The GEODESIC project is designed to discover how energy that creates the Northern Lights heats the Earth's upper atmosphere. To the naked eye, the area between the earth's upper atmosphere and the moon may appear to be empty, but it is actually filled with a gas made up of charged particles. For some reason, this gas directs energy from the sun into narrow tube-like pockets, some as small as 50 metres across. These pockets are instrumental in creating the beautiful displays observed from the ground. These tiny tubes of gas are heated to approximately one million degrees Celsius. GEODESIC will first detect these small, hard to find pockets of energy with two separate sensors and then make a full range of measurements of their characteristics.

GEODESIC also has a secondary technological goal, which is to test the advantages of state-of-the-art optical equipment for detecting charged particles in space.

SCIENCE

The fact that these energy pockets have similar shapes and sizes allows them to be treated as repeatable "experiments", allowing scientists to begin to narrow down the reasons as to why they are so hot. GEODESIC should also help in understanding why these energy pockets even exist, which still remains a mystery. Repeatable patterns are difficult to find, but once identified they become important scientific tools.

THE MISSION

Dr. David Knudsen from the University of Calgary is heading up the scientific team. The results of GEODESIC's findings will be analyzed at the University of Calgary, the NASA Goddard Space Flight Center, and Aerospace Corp. The rocket vehicle and payload support systems are supplied by Bristol Aerospace Ltd. of Winnipeg. Both the GEODESIC instrument and rocket were funded by the Canadian Space Agency's Space Science Program.

GEODESIC is being launched from the NASA facilities at Poker Flat, Alaska, which was made possible through the involvement of the NASA-sponsored co-investigators. GEODESIC will be launched into the auroral zone and will reach an altitude of nearly 1000 km above the Earth's surface. Ground-based measurements will be made by scientists from the University of Calgary, Dartmouth College and the University of Alaska in Fairbanks.

ELECTRO-OPTICS

GEODESIC will use technology developed at the University of Calgary for past missions to examine the Earth's upper atmosphere. GEODESIC will carry two sensors mounted on one-meter-long booms in order to avoid interference from the rocket itself. The images they produce will be transmitted via fibre-optics to a box in the main payload. In this way, the imaging sensor heads can be small and light (200 g), while the actual image detectors can remain protected inside the main instrument box. GEODESIC will be able to produce 100 images each second, or one every 10 m or so along the rocket's trajectory.

The measurements gathered by GEODESIC will address major scientific questions relating to the formation of the Northern Lights.
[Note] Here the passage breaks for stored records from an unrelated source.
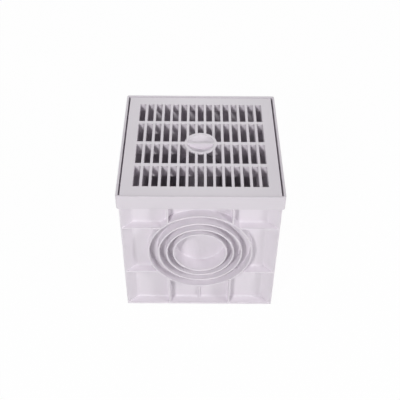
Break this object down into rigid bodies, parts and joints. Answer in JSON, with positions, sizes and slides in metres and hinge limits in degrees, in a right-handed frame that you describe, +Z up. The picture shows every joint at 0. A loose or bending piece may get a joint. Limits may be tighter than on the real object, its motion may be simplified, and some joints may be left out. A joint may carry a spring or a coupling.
{
  "type": "gully trap",
  "caption": "Square moulded gully trap with a slotted lift-out grate, capping frame, nested pipe sockets on every wall and a push-in trap bend.",
  "frame": {"origin": "centre of the underside of the chamber", "axes": "+Z up; +Y towards the outlet wall; the wall that is seen from the front faces -Y"},
  "size_m": [0.196, 0.196, 0.2],
  "materials": {
    "chamber_plastic": "satin moulded polypropylene, pale grey",
    "frame_plastic": "satin moulded polypropylene, pale grey",
    "grate_plastic": "satin moulded polypropylene, pale grey",
    "bend_plastic": "satin moulded polypropylene, pale grey"
  },
  "bodies": {
    "root": {"body": "chamber_plastic", "frame": "frame_plastic", "grate": "grate_plastic", "trap_bend": "bend_plastic"}
  },
  "joints": []
}
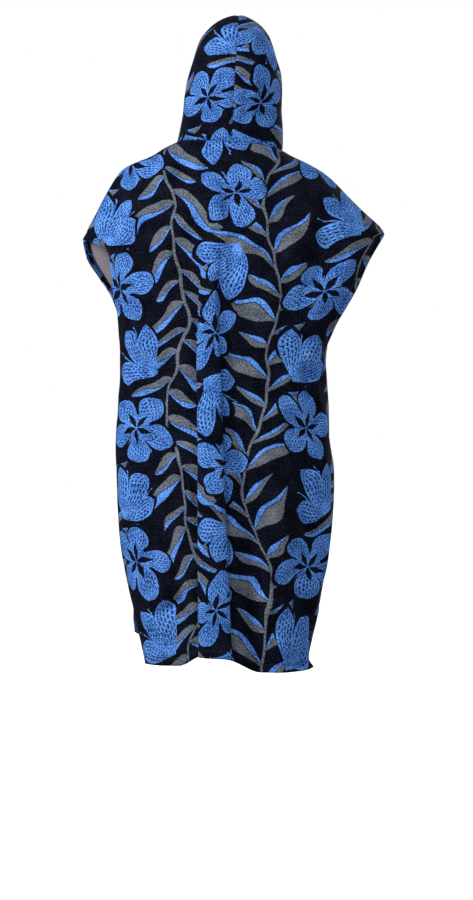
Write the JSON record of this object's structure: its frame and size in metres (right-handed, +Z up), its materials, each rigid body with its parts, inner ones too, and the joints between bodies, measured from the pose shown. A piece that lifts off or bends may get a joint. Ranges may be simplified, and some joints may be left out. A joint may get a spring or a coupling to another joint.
{
  "type": "hooded bath poncho",
  "caption": "Knee-length terry cloth poncho as it hangs when worn, with the hood up, cut-on short sleeves, an open hem and side vents, printed with flowers and leaves.",
  "frame": {"origin": "middle of the wearer's neck at shoulder level, in the plane of the shoulder seams", "axes": "+Z up, -Y out of the front, +X towards the wearer's left"},
  "size_m": [0.6059, 0.2984, 1.3034],
  "materials": {
    "printed_terry": "matt sheared pile printed with blue and grey flowers and leaves on black outside, pale grey loops inside"
  },
  "bodies": {
    "root": {"back_panel": "printed_terry", "front_panel": "printed_terry", "hood_left": "printed_terry", "hood_right": "printed_terry"}
  },
  "joints": []
}
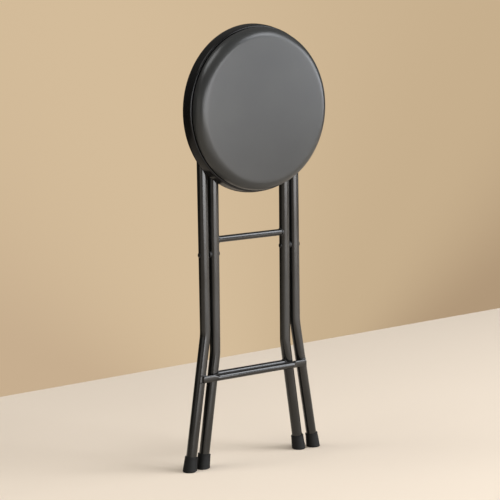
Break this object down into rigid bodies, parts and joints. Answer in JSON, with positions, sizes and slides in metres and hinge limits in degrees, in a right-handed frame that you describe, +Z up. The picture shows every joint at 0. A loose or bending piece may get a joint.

The mission is aimed at taking a closer look at these important phenomena with improved electro-optical instruments at the same time as testing the usefulness of these instruments for a variety of future scientific missions.

OVER 160 YEARS OF RESEARCH

Canadian scientists have been attempting to unravel the mysteries of the Northern Lights for over 160 years, starting with Sir Edward Sabine's establishment of the first magnetic observatory at the University of Toronto in 1839. Their continued research helps us to better understand the effects fluctuations in the Earth's magnetic field have on us, which have included a nine-hour power outage across Quebec in 1989 and a Canada-wide communications disruption when the Anik satellites were disabled in 1994. By looking at what is occurring in the Earth's upper atmosphere, the GEODESIC mission can provide us with a small sample of similar events happening throughout the rest of the universe since related phenomena have been observed on other planets.